JOB:
Scan the data for "bodies" and copy the lines it appears in.

** start DATA **

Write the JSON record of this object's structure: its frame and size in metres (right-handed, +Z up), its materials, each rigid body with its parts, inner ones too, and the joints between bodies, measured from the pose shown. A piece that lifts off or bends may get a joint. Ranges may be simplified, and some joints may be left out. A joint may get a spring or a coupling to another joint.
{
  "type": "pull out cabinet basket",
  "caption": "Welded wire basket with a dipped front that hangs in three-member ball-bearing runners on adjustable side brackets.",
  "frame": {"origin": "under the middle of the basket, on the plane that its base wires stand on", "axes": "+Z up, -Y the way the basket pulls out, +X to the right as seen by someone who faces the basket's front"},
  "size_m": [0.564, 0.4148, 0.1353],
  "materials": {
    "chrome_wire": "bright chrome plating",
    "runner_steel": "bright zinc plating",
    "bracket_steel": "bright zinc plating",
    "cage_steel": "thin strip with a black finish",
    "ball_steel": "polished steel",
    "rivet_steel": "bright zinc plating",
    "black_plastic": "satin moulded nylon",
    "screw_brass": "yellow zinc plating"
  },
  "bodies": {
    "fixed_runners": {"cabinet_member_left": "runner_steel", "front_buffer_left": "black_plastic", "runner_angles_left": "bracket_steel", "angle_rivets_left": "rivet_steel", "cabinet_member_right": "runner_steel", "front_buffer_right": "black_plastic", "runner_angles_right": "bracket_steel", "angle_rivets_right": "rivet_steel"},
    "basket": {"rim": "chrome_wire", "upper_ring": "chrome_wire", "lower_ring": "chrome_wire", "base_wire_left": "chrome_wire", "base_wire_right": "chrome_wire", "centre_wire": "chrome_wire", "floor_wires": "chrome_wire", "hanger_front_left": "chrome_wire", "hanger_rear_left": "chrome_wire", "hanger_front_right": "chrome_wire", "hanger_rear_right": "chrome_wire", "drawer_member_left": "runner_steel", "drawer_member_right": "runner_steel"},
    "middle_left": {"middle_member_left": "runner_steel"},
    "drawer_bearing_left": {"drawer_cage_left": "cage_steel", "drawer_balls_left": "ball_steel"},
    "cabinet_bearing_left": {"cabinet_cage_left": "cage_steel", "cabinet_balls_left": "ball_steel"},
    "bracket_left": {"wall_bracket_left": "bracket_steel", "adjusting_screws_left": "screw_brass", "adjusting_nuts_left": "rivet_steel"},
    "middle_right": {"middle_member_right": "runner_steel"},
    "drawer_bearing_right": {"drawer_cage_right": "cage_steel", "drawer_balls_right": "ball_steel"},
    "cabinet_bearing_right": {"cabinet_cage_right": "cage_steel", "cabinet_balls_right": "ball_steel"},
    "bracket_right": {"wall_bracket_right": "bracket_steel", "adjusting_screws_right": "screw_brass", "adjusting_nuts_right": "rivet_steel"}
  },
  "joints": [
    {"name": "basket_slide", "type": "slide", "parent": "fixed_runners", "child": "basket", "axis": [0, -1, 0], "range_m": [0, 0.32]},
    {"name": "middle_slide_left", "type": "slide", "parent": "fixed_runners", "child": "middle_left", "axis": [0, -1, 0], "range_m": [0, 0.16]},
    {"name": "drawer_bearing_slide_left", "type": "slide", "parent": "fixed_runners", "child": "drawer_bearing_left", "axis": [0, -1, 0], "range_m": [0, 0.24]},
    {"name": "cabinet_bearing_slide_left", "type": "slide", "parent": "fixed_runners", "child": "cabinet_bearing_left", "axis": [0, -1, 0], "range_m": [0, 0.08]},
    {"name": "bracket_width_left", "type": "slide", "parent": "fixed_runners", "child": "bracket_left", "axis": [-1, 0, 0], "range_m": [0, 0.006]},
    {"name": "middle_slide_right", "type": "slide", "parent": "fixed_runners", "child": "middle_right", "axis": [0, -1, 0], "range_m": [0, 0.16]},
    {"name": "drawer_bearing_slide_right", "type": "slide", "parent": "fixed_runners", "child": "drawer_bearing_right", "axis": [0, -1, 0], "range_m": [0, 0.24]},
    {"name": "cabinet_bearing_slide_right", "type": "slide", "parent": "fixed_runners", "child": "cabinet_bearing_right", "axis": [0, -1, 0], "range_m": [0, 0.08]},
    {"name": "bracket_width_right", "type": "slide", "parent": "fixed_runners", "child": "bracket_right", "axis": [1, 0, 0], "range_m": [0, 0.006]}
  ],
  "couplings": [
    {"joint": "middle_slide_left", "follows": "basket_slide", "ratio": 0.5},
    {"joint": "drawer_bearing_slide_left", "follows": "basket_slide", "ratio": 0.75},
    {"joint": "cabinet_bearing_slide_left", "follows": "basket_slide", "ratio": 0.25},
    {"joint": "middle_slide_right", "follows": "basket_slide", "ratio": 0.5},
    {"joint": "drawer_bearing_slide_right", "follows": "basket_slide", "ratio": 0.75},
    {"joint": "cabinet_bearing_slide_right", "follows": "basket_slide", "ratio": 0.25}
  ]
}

** end DATA **

WRITTEN REPLY:
Write the JSON record of this object's structure: its frame and size in metres (right-handed, +Z up), its materials, each rigid body with its parts, inner ones too, and the joints between bodies, measured from the pose shown. A piece that lifts off or bends may get a joint. Ranges may be simplified, and some joints may be left out. A joint may get a spring or a coupling to another joint.
  "bodies": {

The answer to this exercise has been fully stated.